→ **INSTRUCTION**: Copy exactly the lines from the "cad_parts[member].parent = rigid_bodies[body]" line to the end, both included, and nothing else.
── RECORDED INFORMATION
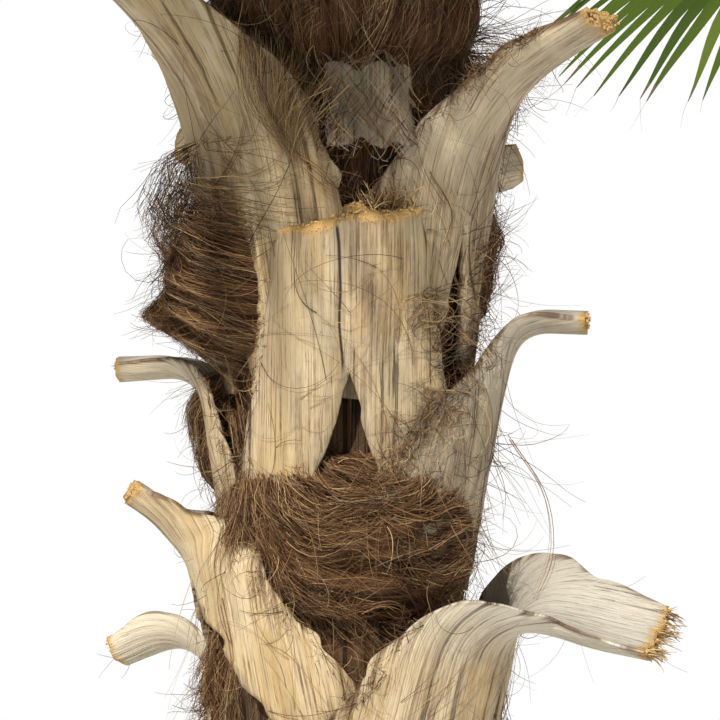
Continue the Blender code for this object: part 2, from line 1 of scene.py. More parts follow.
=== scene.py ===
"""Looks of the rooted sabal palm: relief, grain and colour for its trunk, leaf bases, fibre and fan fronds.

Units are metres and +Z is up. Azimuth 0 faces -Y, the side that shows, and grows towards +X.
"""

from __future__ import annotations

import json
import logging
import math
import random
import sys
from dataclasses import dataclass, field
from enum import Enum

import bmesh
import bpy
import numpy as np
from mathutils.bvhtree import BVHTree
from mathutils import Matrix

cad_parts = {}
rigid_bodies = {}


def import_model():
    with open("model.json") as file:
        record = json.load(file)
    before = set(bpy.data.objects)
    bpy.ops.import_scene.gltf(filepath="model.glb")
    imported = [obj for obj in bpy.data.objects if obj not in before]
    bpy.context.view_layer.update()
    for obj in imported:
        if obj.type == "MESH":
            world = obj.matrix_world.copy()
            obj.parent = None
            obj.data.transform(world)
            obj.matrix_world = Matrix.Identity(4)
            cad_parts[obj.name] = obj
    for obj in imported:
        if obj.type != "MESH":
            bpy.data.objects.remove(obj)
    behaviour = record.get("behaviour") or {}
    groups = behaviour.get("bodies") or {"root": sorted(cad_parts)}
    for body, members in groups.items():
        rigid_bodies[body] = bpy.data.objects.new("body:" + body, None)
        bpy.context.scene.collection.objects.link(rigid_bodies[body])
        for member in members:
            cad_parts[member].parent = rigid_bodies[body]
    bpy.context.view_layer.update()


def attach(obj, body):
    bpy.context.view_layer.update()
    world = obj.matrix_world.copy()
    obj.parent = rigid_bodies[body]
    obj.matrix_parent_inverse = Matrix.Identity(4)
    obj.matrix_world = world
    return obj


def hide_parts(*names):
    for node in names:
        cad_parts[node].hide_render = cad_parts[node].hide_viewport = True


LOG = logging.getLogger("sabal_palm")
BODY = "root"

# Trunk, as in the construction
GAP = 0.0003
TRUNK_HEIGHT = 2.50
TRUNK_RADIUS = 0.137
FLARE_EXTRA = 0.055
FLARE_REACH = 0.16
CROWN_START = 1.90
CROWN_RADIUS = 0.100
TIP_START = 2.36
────
→ **OUTPUT OF THE TASK**:
            cad_parts[member].parent = rigid_bodies[body]
    bpy.context.view_layer.update()


def attach(obj, body):
    bpy.context.view_layer.update()
    world = obj.matrix_world.copy()
    obj.parent = rigid_bodies[body]
    obj.matrix_parent_inverse = Matrix.Identity(4)
    obj.matrix_world = world
    return obj


def hide_parts(*names):
    for node in names:
        cad_parts[node].hide_render = cad_parts[node].hide_viewport = True


LOG = logging.getLogger("sabal_palm")
BODY = "root"

# Trunk, as in the construction
GAP = 0.0003
TRUNK_HEIGHT = 2.50
TRUNK_RADIUS = 0.137
FLARE_EXTRA = 0.055
FLARE_REACH = 0.16
CROWN_START = 1.90
CROWN_RADIUS = 0.100
TIP_START = 2.36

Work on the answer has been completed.